When I was growing up, I was often in the same class as Brian. He was puny. He was dim. He was weird looking. One could have said those things about most of us at that age, truth be told, so Brian further distinguished himself by being unremittingly hostile. Brian employed flamboyant assholery in hopes of making the world cower before him. He insulted people constantly. He talked about how stupid we all were, about what pussies we all were, about our general inferiority in the face of his obvious greatness. He wasn't smart enough to craft an actually hurtful insult, so he stuck with the classics. "You're very very dumb," he would say, convinced he had just flayed someone's soul and congratulating himself for his wit and bravery. It was unremitting. It was, in fact, all I remember of him. He was a noisy lap dog barking ferociously at every passersby, to whom he was otherwise of zero consequence.
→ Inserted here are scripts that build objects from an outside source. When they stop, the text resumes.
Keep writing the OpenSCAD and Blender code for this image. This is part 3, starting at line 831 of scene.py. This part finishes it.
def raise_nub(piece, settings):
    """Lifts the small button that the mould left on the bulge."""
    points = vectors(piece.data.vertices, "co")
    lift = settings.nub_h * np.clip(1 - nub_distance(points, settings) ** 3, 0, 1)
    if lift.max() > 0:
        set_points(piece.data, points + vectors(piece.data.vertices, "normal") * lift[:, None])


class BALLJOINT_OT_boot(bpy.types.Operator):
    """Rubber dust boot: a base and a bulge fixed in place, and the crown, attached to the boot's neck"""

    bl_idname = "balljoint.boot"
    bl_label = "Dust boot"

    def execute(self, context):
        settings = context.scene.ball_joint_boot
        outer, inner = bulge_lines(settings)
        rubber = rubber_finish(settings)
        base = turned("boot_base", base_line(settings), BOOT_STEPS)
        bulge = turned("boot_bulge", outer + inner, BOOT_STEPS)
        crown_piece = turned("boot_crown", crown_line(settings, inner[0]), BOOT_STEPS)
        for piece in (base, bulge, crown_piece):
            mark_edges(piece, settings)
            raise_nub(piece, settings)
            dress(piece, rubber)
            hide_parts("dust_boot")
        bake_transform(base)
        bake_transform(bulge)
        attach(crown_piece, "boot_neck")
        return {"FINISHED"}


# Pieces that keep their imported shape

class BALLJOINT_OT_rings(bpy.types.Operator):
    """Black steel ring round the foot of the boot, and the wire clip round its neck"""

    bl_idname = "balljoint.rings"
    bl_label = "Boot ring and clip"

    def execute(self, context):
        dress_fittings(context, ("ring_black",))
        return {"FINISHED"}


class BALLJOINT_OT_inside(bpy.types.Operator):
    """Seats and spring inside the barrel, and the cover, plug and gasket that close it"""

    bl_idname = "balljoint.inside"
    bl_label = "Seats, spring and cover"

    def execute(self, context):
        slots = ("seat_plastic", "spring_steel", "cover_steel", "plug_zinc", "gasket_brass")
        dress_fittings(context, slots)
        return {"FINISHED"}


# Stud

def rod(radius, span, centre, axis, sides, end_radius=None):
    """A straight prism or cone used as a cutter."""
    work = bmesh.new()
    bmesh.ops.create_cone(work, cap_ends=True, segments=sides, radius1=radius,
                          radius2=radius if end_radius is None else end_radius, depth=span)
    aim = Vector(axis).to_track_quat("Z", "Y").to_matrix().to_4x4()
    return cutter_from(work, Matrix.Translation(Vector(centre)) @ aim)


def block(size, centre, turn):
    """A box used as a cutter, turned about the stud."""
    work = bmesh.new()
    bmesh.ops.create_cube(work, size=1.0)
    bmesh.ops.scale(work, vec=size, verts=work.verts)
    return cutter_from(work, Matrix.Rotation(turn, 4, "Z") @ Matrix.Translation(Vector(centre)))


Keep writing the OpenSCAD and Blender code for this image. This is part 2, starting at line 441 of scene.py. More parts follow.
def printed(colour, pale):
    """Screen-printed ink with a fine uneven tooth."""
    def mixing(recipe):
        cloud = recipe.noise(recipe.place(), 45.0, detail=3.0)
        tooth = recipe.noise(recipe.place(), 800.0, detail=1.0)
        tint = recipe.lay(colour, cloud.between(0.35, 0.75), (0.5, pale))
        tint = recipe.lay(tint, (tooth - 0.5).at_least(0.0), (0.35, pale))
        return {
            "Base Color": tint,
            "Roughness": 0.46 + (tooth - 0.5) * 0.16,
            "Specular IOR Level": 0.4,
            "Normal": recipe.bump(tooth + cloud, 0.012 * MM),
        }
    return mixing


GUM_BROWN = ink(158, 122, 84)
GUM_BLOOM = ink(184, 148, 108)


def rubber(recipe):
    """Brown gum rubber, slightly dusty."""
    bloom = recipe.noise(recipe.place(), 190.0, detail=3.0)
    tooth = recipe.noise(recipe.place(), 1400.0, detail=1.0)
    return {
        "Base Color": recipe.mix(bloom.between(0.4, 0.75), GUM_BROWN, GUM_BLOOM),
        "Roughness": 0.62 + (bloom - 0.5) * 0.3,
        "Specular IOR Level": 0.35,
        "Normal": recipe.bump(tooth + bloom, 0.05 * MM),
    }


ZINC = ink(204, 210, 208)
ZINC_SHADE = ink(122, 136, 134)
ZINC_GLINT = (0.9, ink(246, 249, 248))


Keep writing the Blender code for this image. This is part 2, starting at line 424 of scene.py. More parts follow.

Brian employed volume and venom as flak, hoping to confuse our radars. It didn't work. We knew what he was then, and he remains my benchmark for dim-witted, noisy frauds now.
When a certain presidential candidate speaks, all I hear is Brian. I can hear little else. I think, in fact, the exact same things that I did then. Tough guys don't really go around talking about how tough they are. Ditto smart guys. Or successful guys.
What a bottomless well of well-earned insecurity. I look forward to the resulting constitutional crisis when Brian loses an election.